__Do this__
What is to be transcribed is the run of lines opening with the one that has "cutter_blade();" and closing with the one that has "cad_parts[node].hide_render = cad_parts[node].hide_viewport", and only that run, exactly.

__Data lines__

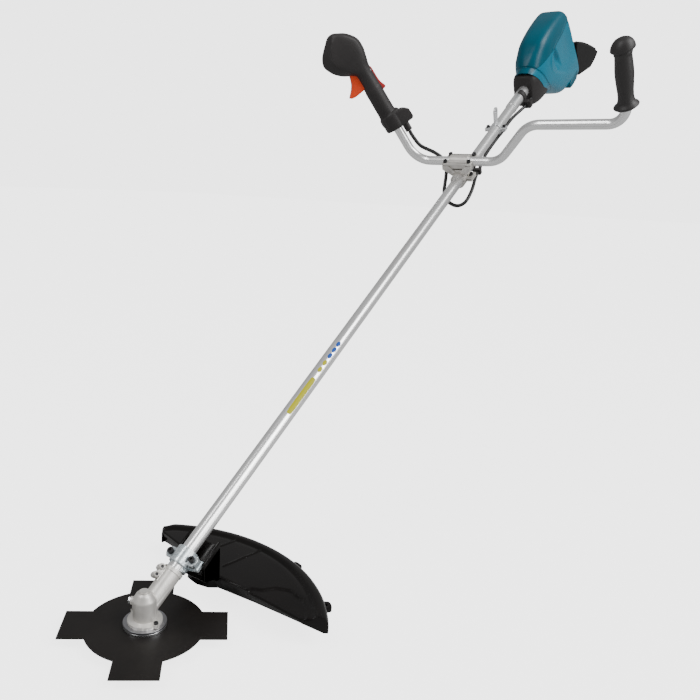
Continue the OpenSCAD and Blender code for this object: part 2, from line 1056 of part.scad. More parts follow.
// A point on a rounded box, by angle; squareness 2 is an ellipse
function around(section, turn, inset) =
  let (power = 2 / section[5],
       half_w = section[2] - inset,
       half_h = (section[4] - section[3]) / 2 - inset,
       y = half_w * sign(cos(turn)) * pow(abs(cos(turn)), power),
       z = (section[4] + section[3]) / 2 + half_h * sign(sin(turn)) * pow(abs(sin(turn)), power))
    [section[0] - section[1] * z, y, z];

module loft(sections, inset) {
  count = len(sections);
  polyhedron(
    points = [for (section = sections) for (k = [0 : section_points - 1])
      around(section, k * 360 / section_points, inset)],
    faces = concat(
      [[for (k = [0 : section_points - 1]) k]],
      [for (i = [0 : count - 2]) for (k = [0 : section_points - 1])
        let (a = i * section_points + k, b = i * section_points + (k + 1) % section_points)
          each [[a, a + section_points, b], [b, a + section_points, b + section_points]]],
      [[for (k = [section_points - 1 : -1 : 0]) (count - 1) * section_points + k]]));
}

// The same sections moved along the tube, to cut a shell's open ends clean
function moved(sections, by) =
  [for (section = sections) concat([section[0] + by], [for (i = [1 : 5]) section[i]])];

// The same sections a little longer at both ends, to leave a shell open there
function opened(sections) =
  let (last = len(sections) - 1)
    [for (i = [0 : last])
      concat([sections[i][0] + (i == 0 ? -0.5 : 0) + (i == last ? 0.5 : 0)], [for (k = [1 : 5]) sections[i][k]])];

module head_shell() {
  difference() {
    loft(body_sections, 0);
    loft(opened(body_sections), 3);
  }
}

// Where the top cover meets the side housings
module above_split() {
  multmatrix([[1, 0, 0, 0], [0, 1, 0, 0], [0.12, 0, 1, -0.12 * 1560 + 42], [0, 0, 0, 1]])
    slab([1400, -100, 0], [2000, 100, 200]);
}

module top_cover() {
  color("#0a6f86")
    shaft_frame()
      intersection() {
        head_shell();
        above_split();
      }
}

module housing_half(side) {
  difference() {
    intersection() {
      head_shell();
      slab([1400, side > 0 ? 0.05 : -100, -200], [2000, side > 0 ? 100 : -0.05, 200]);
    }
    translate([0, 0, -0.1])
      above_split();
  }
}

module housing_left() {
  color("#0b7f99")
    shaft_frame()
      housing_half(-1);
}

module housing_right() {
  color("#0b7f99")
    shaft_frame()
      housing_half(1);
}

module motor_housing() {
  color("#3a393b")
    shaft_frame()
      difference() {
        union() {
          difference() {
            loft(front_sections, 0);
            loft(moved(front_sections, 3), 3);
          }
          rod_x(17, 1551, 1566);
        }
        rod_x(tube_r + FIT, 1540, 1562.2);
        rod_x(drive_r + 2, 1540, 1580);
        translate([0, -18, -18])
          rod_x(cable_r + 0.6, 1540, 1570);
      }
}

module housing_screws() {
  color("#1c1c1c")
    shaft_frame()
      for (spot = [[1640, -36], [1700, -58], [1766, 30]])
        translate([spot[0], 41.9, spot[1]])
          rotate([-90, 0, 0])
            cap_screw(2, 0.1, 3.6, 1.4);
}

module stator() {
  color("#8c6a45")
    shaft_frame()
      difference() {
        ring_x(31, 17.6, 1611, 1646);
        for (slot = [0 : 8])
          rotate([slot * 40, 0, 0])
            slab([1610, -2.4, 19], [1647, 2.4, 27]);
      }
}

module rotor() {
  color("#7b7d80")
    shaft_frame() {
      rod_x(17, 1612, 1645);
      rod_x(4, 1576, 1612);
      rod_x(4, 1645, 1679);
      ring_x(8, drive_r + FIT, 1566, 1576);
    }
}

module motor_bearings() {
  color("#cfd0d1")
    shaft_frame()
      for (start = [1600, 1671])
        ring_x(11, 4 + FIT, start, start + 7);
}

module cooling_fan() {
  color("#2e2f31")
    shaft_frame()
      difference() {
        union() {
          rod_x(9, 1650, 1664);
          rod_x(27, 1650, 1652);
          for (vane = [0 : 10])
            rotate([vane * 360 / 11, 0, 0])
              slab([1651, -0.8, 7.5], [1662, 0.8, 26]);
        }
        rod_x(4.02, 1640, 1670);
      }
}

module controller() {
  color("#26352c")
    shaft_frame() {
      slab([1700, -26, -30], [1764, 26, -12]);
      for (place = [0 : 2])
        translate([1715 + place * 16, 12, -12])
          cylinder(r = 5, h = 22);
    }
}

// Plate across the rear of the head, with the rails that a battery slides onto
module battery_rails() {
  color("#232324")
    shaft_frame()
      difference() {
        union() {
          loft([[1808.1, 0.58, 37, -98, 90, 4], [1812, 0.58, 37, -98, 90, 4]], 0);
          for (side = [-1, 1])
            multmatrix([[1, 0, -0.58, 0], [0, 1, 0, 0], [0, 0, 1, 0], [0, 0, 0, 1]]) {
              slab([1811.8, side * 26 - 3, -60], [1820, side * 26 + 3, 70]);
              slab([1817, side * 24.5 - 5.5, -60], [1820, side * 24.5 + 5.5, 70]);
            }
        }
        multmatrix([[1, 0, -0.58, 0], [0, 1, 0, 0], [0, 0, 1, 0], [0, 0, 0, 1]])
          slab([1800, -16, -20], [1830, 16, 30]);
      }
}

module terminal_block() {
  color("#d9a531")
    shaft_frame()
      multmatrix([[1, 0, -0.58, 0], [0, 1, 0, 0], [0, 0, 1, 0], [0, 0, 0, 1]]) {
        slab([1795, -15.9, -19.9], [1813, 15.9, 29.9]);
        for (blade = [-1, 0, 1])
          slab([1812.9, blade * 9 - 0.6, -12], [1824, blade * 9 + 0.6, 22]);
      }
}

// Corners of the foot, seen from the side
foot_corners = [[1850, -20], [1846, -104], [1912, -53], [1995, -99], [2036, -127], [2014, -134], [1980, -138],
                [1889, -111]];

module foot_block(half_w, r) {
  hull() {
    for (corner = foot_corners)
      for (side = [-1, 1])
        translate([corner[0], side * half_w, corner[1]])
          sphere(r = r, $fn = 16);
  }
}

// The guard and foot behind the battery, a tray with its top open
module rear_guard() {
  color("#151416")
    shaft_frame()
      difference() {
        foot_block(31, 5);
        translate([-4, 0, 5])
          foot_block(27, 4);
        loft([[1600, 0.58, 60, -200, 200, 20], [1812.1, 0.58, 60, -200, 200, 20]], 0);
        multmatrix([[1, 0, -0.58, 0], [0, 1, 0, 0], [0, 0, 1, 0], [0, 0, 0, 1]])
          slab([1700, -40, -61], [1821.5, 40, 100]);
      }
}

cutter_blade();
blade_holder();
clamp_washer();
skid_cup();
spindle_nut();
spindle();
driven_gear();
lower_bearing();
upper_bearing();
oil_seal();
gear_case();
dust_guard();
case_cap();
grease_plug();
case_screws();
pinion_bearings();
pinion_gear();
drive_shaft();
shaft_bushings();
main_tube();
bracket_upper();
bracket_lower();
bracket_screws();
cutter_guard();
guard_screws();
handle_base();
handle_cap();
handle_screws();
handlebar();
left_grip();
throttle_shell_inner();
throttle_shell_outer();
throttle_screws();
throttle_trigger();
lock_lever();
lever_pins();
throttle_switch();
cable_gland();
control_cable();
cable_clip();
hanger_band();
hanger_eye();
hanger_screws();
tube_sleeve();
sleeve_clamp();
motor_housing();
housing_left();
housing_right();
top_cover();
housing_screws();
stator();
rotor();
motor_bearings();
cooling_fan();
controller();
terminal_block();
battery_rails();
rear_guard();
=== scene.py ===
import bpy, bmesh, json, math
from mathutils import Vector, Matrix


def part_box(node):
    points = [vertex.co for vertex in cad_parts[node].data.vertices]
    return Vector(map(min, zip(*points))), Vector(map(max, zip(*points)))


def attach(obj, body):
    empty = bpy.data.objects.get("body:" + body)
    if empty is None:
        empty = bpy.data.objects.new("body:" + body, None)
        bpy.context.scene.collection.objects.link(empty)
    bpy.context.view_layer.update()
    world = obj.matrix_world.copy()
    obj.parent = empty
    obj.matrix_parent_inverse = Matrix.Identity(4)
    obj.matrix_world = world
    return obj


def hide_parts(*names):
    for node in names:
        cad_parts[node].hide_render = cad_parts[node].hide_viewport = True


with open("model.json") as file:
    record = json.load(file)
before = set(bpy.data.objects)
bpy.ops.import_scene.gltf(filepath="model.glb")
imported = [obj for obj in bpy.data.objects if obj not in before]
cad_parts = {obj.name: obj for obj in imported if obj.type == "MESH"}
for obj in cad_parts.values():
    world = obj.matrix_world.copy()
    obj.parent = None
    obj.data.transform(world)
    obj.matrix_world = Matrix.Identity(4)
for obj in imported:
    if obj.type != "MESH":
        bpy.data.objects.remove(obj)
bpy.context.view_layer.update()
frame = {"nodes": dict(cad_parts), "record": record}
nodes = frame["nodes"]

# ---------------------------------------------------------------- frames, in millimetres
U = Vector((0.838671, 0.0, 0.544639))    # along the tube, towards the motor head
V = Vector((0.0, 1.0, 0.0))              # across, towards the throttle grip
W = Vector((-0.544639, 0.0, 0.838671))   # up from the tube
EYE_S, EYE_H = 1372.0, 41.0              # the hanger's eye, which is the shared frame's origin
CUTTER_X, CUTTER_Z = 1128.33, 807.33     # the cutter's centre, ahead of the eye and below it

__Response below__
cutter_blade();
blade_holder();
clamp_washer();
skid_cup();
spindle_nut();
spindle();
driven_gear();
lower_bearing();
upper_bearing();
oil_seal();
gear_case();
dust_guard();
case_cap();
grease_plug();
case_screws();
pinion_bearings();
pinion_gear();
drive_shaft();
shaft_bushings();
main_tube();
bracket_upper();
bracket_lower();
bracket_screws();
cutter_guard();
guard_screws();
handle_base();
handle_cap();
handle_screws();
handlebar();
left_grip();
throttle_shell_inner();
throttle_shell_outer();
throttle_screws();
throttle_trigger();
lock_lever();
lever_pins();
throttle_switch();
cable_gland();
control_cable();
cable_clip();
hanger_band();
hanger_eye();
hanger_screws();
tube_sleeve();
sleeve_clamp();
motor_housing();
housing_left();
housing_right();
top_cover();
housing_screws();
stator();
rotor();
motor_bearings();
cooling_fan();
controller();
terminal_block();
battery_rails();
rear_guard();
=== scene.py ===
import bpy, bmesh, json, math
from mathutils import Vector, Matrix


def part_box(node):
    points = [vertex.co for vertex in cad_parts[node].data.vertices]
    return Vector(map(min, zip(*points))), Vector(map(max, zip(*points)))


def attach(obj, body):
    empty = bpy.data.objects.get("body:" + body)
    if empty is None:
        empty = bpy.data.objects.new("body:" + body, None)
        bpy.context.scene.collection.objects.link(empty)
    bpy.context.view_layer.update()
    world = obj.matrix_world.copy()
    obj.parent = empty
    obj.matrix_parent_inverse = Matrix.Identity(4)
    obj.matrix_world = world
    return obj


def hide_parts(*names):
    for node in names:
        cad_parts[node].hide_render = cad_parts[node].hide_viewport = True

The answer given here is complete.